VIENNA — As OPEC ministers began meeting Wednesday, oil prices rose by 47 cents a barrel with markets cheered by the growing support in the cartel for Saudi Arabia's position that the current $18 official price be maintained.
Expectations for the meeting have been low because of Iran's unequivocal refusals to sign any agreement that doesn't raise official oil prices, a step that other OPEC ministers strongly oppose.
A consensus on maintaining current prices would help prevent what some skeptics have warned could be a 1986-style price collapse early next year. At the New York Mercantile Exchange, contracts for January delivery of West Texas Intermediate closed at $18.55 a barrel.
There was little concrete indication of progress at the year-end meeting which began Wednesday at OPEC headquarters here. Several ministers emerging from the five hours of secret talks said they mostly listened to reports and are to begin serious debate today.
However, observers have managed to find a silver lining in the strong possibility that Iran will refuse to abide by whatever agreement emerges.
In effect, the Iranians would be borrowing a page from war foe Iraq, which refuses to follow the current price- and production-fixing agreement reached a year ago. But now, Iran and Iraq might trade places outside the agreement: Iraq would be granted a higher quota and would agree to abide by it, while Iran would defect in anger over the price freeze and the higher quota for Iraq.
From OPEC's standpoint, it is better to have Iran outside the agreement than Iraq. The reason is that Iraq has been expanding its oil production capacity, while military damage has prevented Iran from producing as much as it is allowed under the current quota system.
Iraq has refused to abide by its nominal quota of 1.5 million barrels a day, and has been producing as much as 2.7 million barrels. Its oil minister, Issam Abdul Rahim, reiterated Wednesday that it would respect a quota identical to Iran's 2.4-million-barrel ceiling. OPEC leaders Saudi Arabia and Kuwait, who support Iraq in the war, have indicated their willingness to boost its quota.
Thus, the inclusion of Iraq would trim the production of the cartel's biggest cheater. Yet a defection by Iran wouldn't add any oil to the market because of its perceived inability to boost production. The overall result should be firmer prices.
The Iranians, desperate for cash to fuel their war against Iraq but reeling from war-inflicted damage to oil facilities, are insisting on an official price increase of at least $2 per barrel. But most other OPEC members now appear to view that as unrealistic in today's glutted market.
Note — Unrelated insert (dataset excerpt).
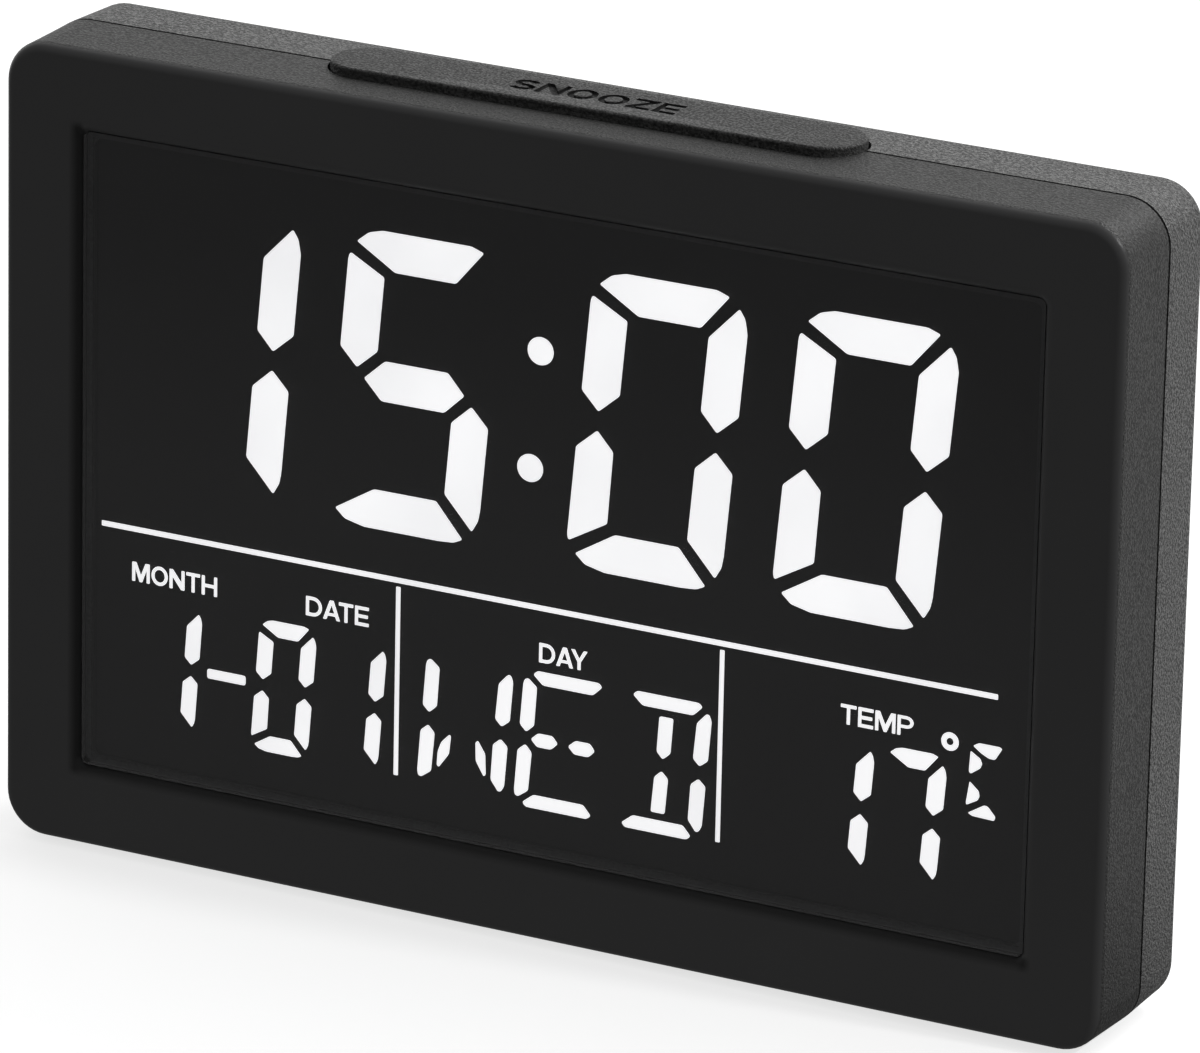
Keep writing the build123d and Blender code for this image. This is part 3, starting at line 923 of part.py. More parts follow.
with BuildPart() as battery_door:
    extrude(rectangle(DOOR_LEFT, DOOR_RIGHT, DOOR_BOTTOM, DOOR_TOP, DEPTH), amount=DOOR_THICKNESS)
    fillet(battery_door.edges().filter_by(Axis.Y).group_by(Axis.Z)[-1], DOOR_CORNER)
    door_middle = (DOOR_LEFT + DOOR_RIGHT) / 2
    for side in (-1, 1):
        slit_x = door_middle + side * (LATCH_WIDTH + LATCH_SLIT) / 2
        slit = patch(slit_x, DOOR_TOP - LATCH_LENGTH / 2, LATCH_SLIT, LATCH_LENGTH, DEPTH)
        extrude(slit, amount=DOOR_THICKNESS, mode=Mode.SUBTRACT)
    for place in DOOR_TAB_PLACES:
        tab_z = DOOR_BOTTOM - DOOR_TAB_REACH / 2
        door_tab = patch(place, tab_z, DOOR_TAB_WIDTH, DOOR_TAB_REACH, DEPTH - DOOR_TAB_SETBACK)
        extrude(door_tab, amount=DOOR_TAB_THICKNESS)
    # Finger dish over the latch tongue.
    dish = discs([(door_middle, DOOR_TOP - LATCH_LENGTH / 2)], LATCH_WIDTH / 2 - LATCH_SLIT, DEPTH)
    extrude(dish, amount=DOOR_DISH, mode=Mode.SUBTRACT)
battery_door.part.label = "battery_door"
export_step(battery_door.part, "parts/battery_door.step")

# ---------------------------------------------------------------- stand
with BuildPart() as stand:
    half = STAND_THICKNESS / 2
    # The heel's slanting face lands on the recess floor when the stand is fully open.
    reach = half + SLIP_GAP - STOP_GAP
    heel_low = (reach - half * cos(radians(STAND_OPENING))) / sin(radians(STAND_OPENING))
    heel_in = (STAND_HEEL * sin(radians(STAND_OPENING)) - reach) / cos(radians(STAND_OPENING))
    with BuildSketch(Plane.YZ.offset(-STAND_WIDTH / 2)):
        with Locations((FRONT_Y + STAND_AXIS_DEPTH, STAND_AXIS_Z)):
            Polygon(
                (-half, -STAND_LENGTH), (half, -STAND_LENGTH), (half, STAND_HEEL), (heel_in, STAND_HEEL),
                (-half, heel_low), align=None,
            )
    extrude(amount=STAND_WIDTH)
    fillet(stand.edges().filter_by(Axis.X).group_by(Axis.Z)[0], STAND_EDGE)
    fillet(stand.edges().filter_by(Axis.X).group_by(Axis.Z)[-1].sort_by(Axis.Y)[-1], STAND_EDGE)
    dish_depth = STAND_AXIS_DEPTH - half + STAND_DISH
    dish_z = (STAND_BOTTOM + STAND_AXIS_Z) / 2
    stand_dish = patch(0, dish_z, STAND_WIDTH - 2 * STAND_RIM, STAND_LENGTH - 2 * STAND_RIM, dish_depth)
    extrude(stand_dish, amount=STAND_DISH, mode=Mode.SUBTRACT)
    pin_reach = STAND_SIDE + STAND_PIN_LENGTH - 2 * PIN_GAP
    for side in (-1, 1):
        with BuildSketch(Plane.YZ.offset(side * pin_reach)):
            with Locations((FRONT_Y + STAND_AXIS_DEPTH, STAND_AXIS_Z)):
                Circle(STAND_PIN_RADIUS)
        extrude(amount=-side * (pin_reach - STAND_WIDTH / 2))
stand.part.label = "stand"
export_step(stand.part, "parts/stand.step")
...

A pricing committee recommended Wednesday that the cartel extend its official $18-a-barrel price, backing the adamant stand by Saudi Arabia, the cartel's largest producer. There was also understood to be support for a production quota of about 18 million barrels a day, compared to the present 16.6 million barrels.
Though the quota would be higher, most of the increase would merely legitimize 900,000 barrels per day of Iraq's current production. Another 500,000 barrels would be parceled out to the other members. The total would fall below the cartel's true output, which has exceeded 19 million barrels at times.
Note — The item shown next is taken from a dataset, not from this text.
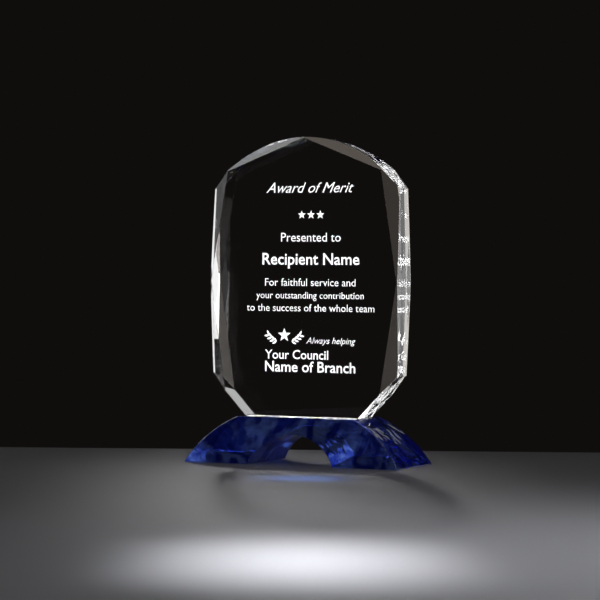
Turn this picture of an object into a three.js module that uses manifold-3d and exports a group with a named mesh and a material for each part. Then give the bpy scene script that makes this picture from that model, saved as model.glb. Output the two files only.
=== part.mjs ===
// Crystal award: a clear, gem-cut optical crystal plaque that stands on a
// cobalt-blue crystal arch, bonded to it by a thin film of clear adhesive.
//
// Millimetres, +Z up. X runs along the width of the award, and its front looks
// towards -Y. The origin is the middle of the base's underside.
import * as THREE from 'three';
import { mergeVertices } from 'three/addons/utils/BufferGeometryUtils.js';
import Module from 'manifold-3d';

const wasm = await Module();
wasm.setup();

// ---- Driving dimensions (mm) ------------------------------------------------

// Base: an arch-shaped block whose front and back faces lean inwards.
const BASE_WIDTH = 146; // along the table
const BASE_DEPTH = 59; // along the table, front to back
const BASE_HEIGHT = 29.5;
const BASE_TOP_WIDTH = 80; // flat land that carries the plaque
const BASE_SHOULDER_RADIUS = 70.7; // convex curve from the land down to the table
const BASE_LEAN = 0.27; // inward run of front and back faces per mm of height
const ARCH_RADIUS = 32; // round cut-out under the base
const ARCH_RISE = 18.8; // height of the cut-out's crown above the table

// Adhesive: the cured film between the plaque and the base.
const FILM_THICKNESS = 0.25;
const FILM_MARGIN = 0.3; // film stops this far short of the plaque's lower edge

// Plaque: its outline is given for the right half and mirrored.
const PLAQUE_THICKNESS = 22.8;
const PLAQUE_BOTTOM = BASE_HEIGHT + FILM_THICKNESS;
const PLAQUE_TOP = 205.75; // crown of the top arc
const FOOT_HALF_WIDTH = 38.8; // half the width of the plaque's lower edge
const LOWER_CORNER = new THREE.Vector2(63.6, 56.2);
const UPPER_CORNER = new THREE.Vector2(63.6, 173.5);
const WAIST_HALF_WIDTH = 64.3; // widest place, on the gently bowed sides
const ARC_END = new THREE.Vector2(53.2, 184.8); // where the top arc starts
const LOWER_BEVEL_END = 0.61; // share of the lower chamfer left unbevelled, from the foot
const SIDE_BEVEL_ANGLE = 26; // degrees between a side bevel and the face
const TOP_BEVEL_ANGLE = 33; // degrees between a top bevel and the face

// Steps of the round stretches.
const ARC_STEPS = 36; // half of the top arc
const SIDE_STEPS = 5; // half of one bowed side
const SHOULDER_STEPS = 32;
const CUTOUT_STEPS = 96;

// ---- Materials --------------------------------------------------------------

const clearCrystal = new THREE.MeshStandardMaterial({
  color: 0xe9eef2, roughness: 0.02, metalness: 0, transparent: true, opacity: 0.35,
});
const cobaltCrystal = new THREE.MeshStandardMaterial({
  color: 0x1c3fa8, roughness: 0.03, metalness: 0, transparent: true, opacity: 0.85,
});
const curedAdhesive = new THREE.MeshStandardMaterial({
  color: 0xf4f4f0, roughness: 0.15, metalness: 0, transparent: true, opacity: 0.5,
});

// ---- Solids -----------------------------------------------------------------

/** Makes a manifold solid from a closed three.js geometry. */
function toSolid(geometry) {
  const bare = geometry.index ? geometry.toNonIndexed() : geometry.clone();
  bare.deleteAttribute('normal');
  bare.deleteAttribute('uv');
  const merged = mergeVertices(bare, 1e-4);
  return new wasm.Manifold(new wasm.Mesh({
    numProp: 3,
    vertProperties: new Float32Array(merged.attributes.position.array),
    triVerts: new Uint32Array(merged.index.array),
  }));
}

/** Turns a manifold solid back into a named mesh. */
function toMesh(solid, name, material) {
  const { vertProperties, triVerts } = solid.getMesh();
  const geometry = new THREE.BufferGeometry();
  geometry.setAttribute('position', new THREE.BufferAttribute(new Float32Array(vertProperties), 3));
  geometry.setIndex(new THREE.BufferAttribute(new Uint32Array(triVerts), 1));
  geometry.computeVertexNormals();
  const mesh = new THREE.Mesh(geometry, material);
  mesh.name = name;
  return mesh;
}

/** Extrudes an outline in the XZ plane along Y, centred on y = 0. */
function slab(outline, thickness) {
  const geometry = new THREE.ExtrudeGeometry(new THREE.Shape(outline), {
    depth: thickness, bevelEnabled: false, steps: 1,
  });
  geometry.translate(0, 0, -thickness / 2);
  return toSolid(geometry.rotateX(Math.PI / 2));
}

/**
 * The material that a flat grinding wheel takes away: a block whose inner face
 * goes through `edge`, looks along `normal` and runs along `along`.
 */
function grindingBlock(edge, normal, along) {
  const size = 400;
  const across = new THREE.Vector3().crossVectors(along, normal);
  const turn = new THREE.Matrix4().makeBasis(along, normal, across);
  const centre = edge.clone().addScaledVector(normal, size / 2);
  const block = new THREE.BoxGeometry(size, size, size);
  return toSolid(block.applyMatrix4(turn).translate(centre.x, centre.y, centre.z));
}

/** Points on the circle round `centre`, from one angle to another, both ends included. */
function arcPoints(centre, radius, from, to, steps) {
  return Array.from({ length: steps + 1 }, (_, i) => {
    const angle = THREE.MathUtils.lerp(from, to, i / steps);
    return new THREE.Vector2(centre.x + radius * Math.cos(angle), centre.y + radius * Math.sin(angle));
  });
}

/** Completes a right-half outline, given from bottom to top, with its mirror image. */
function mirrored(rightHalf) {
  const leftHalf = rightHalf
    .filter((point) => point.x > 1e-6)
    .map((point) => new THREE.Vector2(-point.x, point.y))
    .reverse();
  return [...rightHalf, ...leftHalf];
}

// ---- Base -------------------------------------------------------------------

/** Arch block: curved shoulders, leaning front and back, round cut-out below. */
function makeBase() {
  // The shoulder's centre is as far from the land's end as from the table corner.
  const land = new THREE.Vector2(BASE_TOP_WIDTH / 2, BASE_HEIGHT);
  const corner = new THREE.Vector2(BASE_WIDTH / 2, 0);
  const chord = corner.clone().sub(land);
  const reach = Math.sqrt(BASE_SHOULDER_RADIUS ** 2 - chord.lengthSq() / 4);
  const inward = new THREE.Vector2(chord.y, -chord.x).normalize();
  const centre = land.clone().add(corner).multiplyScalar(0.5).addScaledVector(inward, reach);
  const angleOf = (point) => Math.atan2(point.y - centre.y, point.x - centre.x);
  const shoulder = arcPoints(centre, BASE_SHOULDER_RADIUS, angleOf(corner), angleOf(land), SHOULDER_STEPS);
  shoulder[0] = corner;
  shoulder[SHOULDER_STEPS] = land;
  let base = slab(mirrored(shoulder), BASE_DEPTH);

  for (const side of [-1, 1]) {
    const normal = new THREE.Vector3(0, side, BASE_LEAN).normalize();
    const edge = new THREE.Vector3(0, side * BASE_DEPTH / 2, 0);
    base = base.subtract(grindingBlock(edge, normal, new THREE.Vector3(1, 0, 0)));
  }

  const cutout = new THREE.CylinderGeometry(ARCH_RADIUS, ARCH_RADIUS, 2 * BASE_DEPTH, CUTOUT_STEPS);
  return base.subtract(toSolid(cutout.translate(0, 0, ARCH_RISE - ARCH_RADIUS)));
}

// ---- Plaque -----------------------------------------------------------------

/** The bowed side from the lower to the upper corner, through the waist. */
function bowedSide() {
  const halfChord = (UPPER_CORNER.y - LOWER_CORNER.y) / 2;
  const bow = WAIST_HALF_WIDTH - LOWER_CORNER.x;
  const radius = (halfChord ** 2 + bow ** 2) / (2 * bow);
  const centre = new THREE.Vector2(WAIST_HALF_WIDTH - radius, LOWER_CORNER.y + halfChord);
  const swing = Math.asin(halfChord / radius);
  return arcPoints(centre, radius, -swing, swing, 2 * SIDE_STEPS);
}

/** Right half of the outline, from the foot to the crown. */
function plaqueOutline() {
  const foot = new THREE.Vector2(FOOT_HALF_WIDTH, PLAQUE_BOTTOM);
  const crown = new THREE.Vector2(0, PLAQUE_TOP);
  const drop = PLAQUE_TOP - ARC_END.y;
  const radius = (ARC_END.x ** 2 + drop ** 2) / (2 * drop);
  const centre = new THREE.Vector2(0, PLAQUE_TOP - radius);
  const start = Math.atan2(ARC_END.y - centre.y, ARC_END.x);
  const arc = arcPoints(centre, radius, start, Math.PI / 2, ARC_STEPS);
  arc[0] = ARC_END;
  arc[ARC_STEPS] = crown;
  return [foot, ...bowedSide(), ...arc];
}

/** Cuts one planar bevel, front and back alike, that starts on the chord a-b of the face. */
function cutBevels(solid, a, b, angle) {
  const tilt = THREE.MathUtils.degToRad(angle);
  const along = new THREE.Vector3(b.x - a.x, 0, b.y - a.y).normalize();
  const outward = new THREE.Vector3(along.z, 0, -along.x);
  if (outward.x * (a.x + b.x) < 0) outward.negate();
  for (const side of [-1, 1]) {
    const normal = outward.clone().multiplyScalar(Math.sin(tilt));
    normal.y = side * Math.cos(tilt);
    const edge = new THREE.Vector3(a.x, side * PLAQUE_THICKNESS / 2, a.y);
    solid = solid.subtract(grindingBlock(edge, normal, along));
  }
  return solid;
}

/** Gem-cut plaque: a slab with six planar bevels round each face. */
function makePlaque() {
  let plaque = slab(mirrored(plaqueOutline()), PLAQUE_THICKNESS);
  const foot = new THREE.Vector2(FOOT_HALF_WIDTH, PLAQUE_BOTTOM);
  const waist = new THREE.Vector2(WAIST_HALF_WIDTH, (LOWER_CORNER.y + UPPER_CORNER.y) / 2);
  const lowerEnd = foot.clone().lerp(LOWER_CORNER, LOWER_BEVEL_END);
  const crown = new THREE.Vector2(0, PLAQUE_TOP);
  const flip = (point, hand) => new THREE.Vector2(hand * point.x, point.y);
  for (const hand of [1, -1]) {
    const [low, mid, shoulder] = [lowerEnd, waist, ARC_END].map((point) => flip(point, hand));
    plaque = cutBevels(plaque, low, mid, SIDE_BEVEL_ANGLE);
    plaque = cutBevels(plaque, mid, shoulder, SIDE_BEVEL_ANGLE);
    plaque = cutBevels(plaque, shoulder, crown, TOP_BEVEL_ANGLE);
  }
  return plaque;
}

// ---- Adhesive ---------------------------------------------------------------

/** Thin film that fills the joint between the base's land and the plaque's foot. */
function makeFilm() {
  const length = 2 * (FOOT_HALF_WIDTH - FILM_MARGIN);
  const width = PLAQUE_THICKNESS - 2 * FILM_MARGIN;
  const film = new THREE.BoxGeometry(length, width, FILM_THICKNESS);
  return toSolid(film.translate(0, 0, BASE_HEIGHT + FILM_THICKNESS / 2));
}

// ---- Assembly ---------------------------------------------------------------

const award = new THREE.Group();
award.add(
  toMesh(makeBase(), 'blue_arch_base', cobaltCrystal),
  toMesh(makeFilm(), 'adhesive_film', curedAdhesive),
  toMesh(makePlaque(), 'crystal_plaque', clearCrystal),
);

export default award;
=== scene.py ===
from math import asin, cos, pi, radians, sin, sqrt, tan

import bmesh
import bpy
import numpy as np
from mathutils import Matrix, Vector
from mathutils.geometry import delaunay_2d_cdt


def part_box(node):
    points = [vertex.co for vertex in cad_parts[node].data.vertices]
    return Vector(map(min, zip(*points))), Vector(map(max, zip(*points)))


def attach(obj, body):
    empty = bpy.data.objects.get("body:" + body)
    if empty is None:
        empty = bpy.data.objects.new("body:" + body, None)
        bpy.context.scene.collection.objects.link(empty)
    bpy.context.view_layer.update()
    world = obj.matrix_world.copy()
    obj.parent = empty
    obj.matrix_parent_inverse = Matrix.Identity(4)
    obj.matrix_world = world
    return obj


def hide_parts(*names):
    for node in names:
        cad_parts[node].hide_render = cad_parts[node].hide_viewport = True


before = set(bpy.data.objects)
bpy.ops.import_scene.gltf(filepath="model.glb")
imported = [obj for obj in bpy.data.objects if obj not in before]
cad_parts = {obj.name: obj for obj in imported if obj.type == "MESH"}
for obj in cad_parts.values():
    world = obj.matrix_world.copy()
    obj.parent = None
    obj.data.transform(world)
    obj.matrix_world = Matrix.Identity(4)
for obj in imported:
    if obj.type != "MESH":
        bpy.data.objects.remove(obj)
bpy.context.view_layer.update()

# ---- Camera ------------------------------------------------------------------
# A long lens, a little above the table and about 24 degrees round to the award's
# right, so that the bevels and the polished side of the plaque both show.
MM = 0.001  # sizes are written in millimetres
CAMERA_AZIMUTH = radians(24.25)
CAMERA_PITCH = radians(0.37)
CAMERA_ROLL = radians(0.53)
CAMERA_DISTANCE = 1607.4
CAMERA_AIM_HEIGHT = 103.1
CAMERA_AIM_RIGHT = -6.0
LENS = 152.5
SENSOR_WIDTH = 36
NEAR_CLIP, FAR_CLIP = 0.05, 20  # metres

level_back = Vector((sin(CAMERA_AZIMUTH), -cos(CAMERA_AZIMUTH), 0))
back = level_back * cos(CAMERA_PITCH) + Vector((0, 0, sin(CAMERA_PITCH)))
right = Vector((cos(CAMERA_AZIMUTH), sin(CAMERA_AZIMUTH), 0))
up = back.cross(right)
camera_data = bpy.data.cameras.new("camera")
camera_data.lens = LENS
camera_data.sensor_width = SENSOR_WIDTH
camera_data.clip_start = NEAR_CLIP
camera_data.clip_end = FAR_CLIP
camera = bpy.data.objects.new("camera", camera_data)
bpy.context.scene.collection.objects.link(camera)
aim = right * CAMERA_AIM_RIGHT + Vector((0, 0, CAMERA_AIM_HEIGHT))
turned = Matrix((
    right * cos(CAMERA_ROLL) + up * sin(CAMERA_ROLL),
    up * cos(CAMERA_ROLL) - right * sin(CAMERA_ROLL),
    back,
)).transposed()
camera.matrix_world = Matrix.Translation((aim + back * CAMERA_DISTANCE) * MM) @ turned.to_4x4()
bpy.context.scene.camera = camera

# ---- Table -------------------------------------------------------------------
# A mid-grey satin laminate top. It ends a hand's breadth behind the award, square to
# the line of sight, and the room behind it is dark.
TABLE_BEHIND = 128
TABLE_FRONT = 820
TABLE_HALF_WIDTH = 520
TABLE_THICKNESS = 30
AIR_UNDER_AWARD = 0.1  # keeps the two faces from lying in one plane
GRAIN_SIZE = 10 / 9
TABLE_ROUGHNESS = 0.42
LAMINATE_TONES = ("#77787c", "#828388")


def linear(colour):
    """An sRGB colour, written as a hex string, as linear red, green, blue and alpha."""
    # The figures are those of the sRGB standard.
    channels = np.array([int(colour[i:i + 2], 16) / 255 for i in (1, 3, 5)])
    low_part = channels / 12.92
    high_part = ((channels + 0.055) / 1.055) ** 2.4
    return (*np.where(channels <= 0.04045, low_part, high_part), 1.0)


def new_material(name):
    """An empty node material and its output node."""
    material = bpy.data.materials.new(name)
    material.use_nodes = True
    material.node_tree.nodes.clear()
    return material, material.node_tree.nodes.new("ShaderNodeOutputMaterial")


def add(output, kind, values=None, links=None, **settings):
    """Adds a node beside output: socket values, incoming links and plain settings."""
    tree = output.id_data
    made = tree.nodes.new(kind)
    for name, value in settings.items():
        setattr(made, name, value)
    for socket, value in (values or {}).items():
        made.inputs[socket].default_value = value
    for socket, source in (links or {}).items():
        tree.links.new(source, made.inputs[socket])
    return made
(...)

The doubts about Iran's ability to crank up production didn't prevent Oil Minister Gholamreza Aghazadeh from warning Wednesday that his national oil company would flood the market with 4 million barrels a day if OPEC doesn't enact an agreement that Iran likes.
"If our positions are not appreciated, we won't be a signatory," he told reporters through an interpreter. "If we do not sign anything, then we do not have any commitment to production ceilings."
Noting that such steep overproduction would send prices into a tailspin, Salomon Bros. analyst Paul Mlotok said: 'One, they can't do it. Two, they're the ones crying for a higher price. He's saying, 'Give me what I want or I'll cut my throat.' "
The isolation of Iran within OPEC would accurately reflect its standing in the Middle East since the Arab summit in Jordan last month. The Iranians were unanimously condemned for such actions as their attacks on tankers in the Persian Gulf and their role in the violence at the holy city of Mecca in July.
In fact, Aghazadeh said Wednesday that the array of OPEC ministers aligned against it on the price issue was a direct result of the Arab summit.
Though it would theoretically restrain overall production, Iran's refusal to sign an agreement would be an imperfect answer to OPEC's current situation. Analysts noted that it would extend doubts about the cartel's credibility because a major member would remain in official violation of its policies.
"Psychologically, it is not good," said Jack N. Aydin, a New York-based analyst for McDonald & Co. brokerage. "It would initially be negative for the markets. But once everyone realized that production would be lower, it would be a good solution."
Even a unified OPEC would still have the threat of a global recession to contend with, the cartel's president, Nigerian Oil Minister Rilwanu Lukman, told delegates from the 13 member nations.
In a speech, Lukman congratulated them for the year-old price-fixing and production-cutting agreement that raised prices to $18 a barrel after a collapse to $10 from $30 in 1986. But he criticized members for producing too much oil in the second half of 1987.
He said the need for a consensus on price and production is "especially acute in view of the uncertainties concerning the performance of the world economy. If the fear of a global recession materializes, then the room for maneuver within the international oil industry will be far more limited than at present."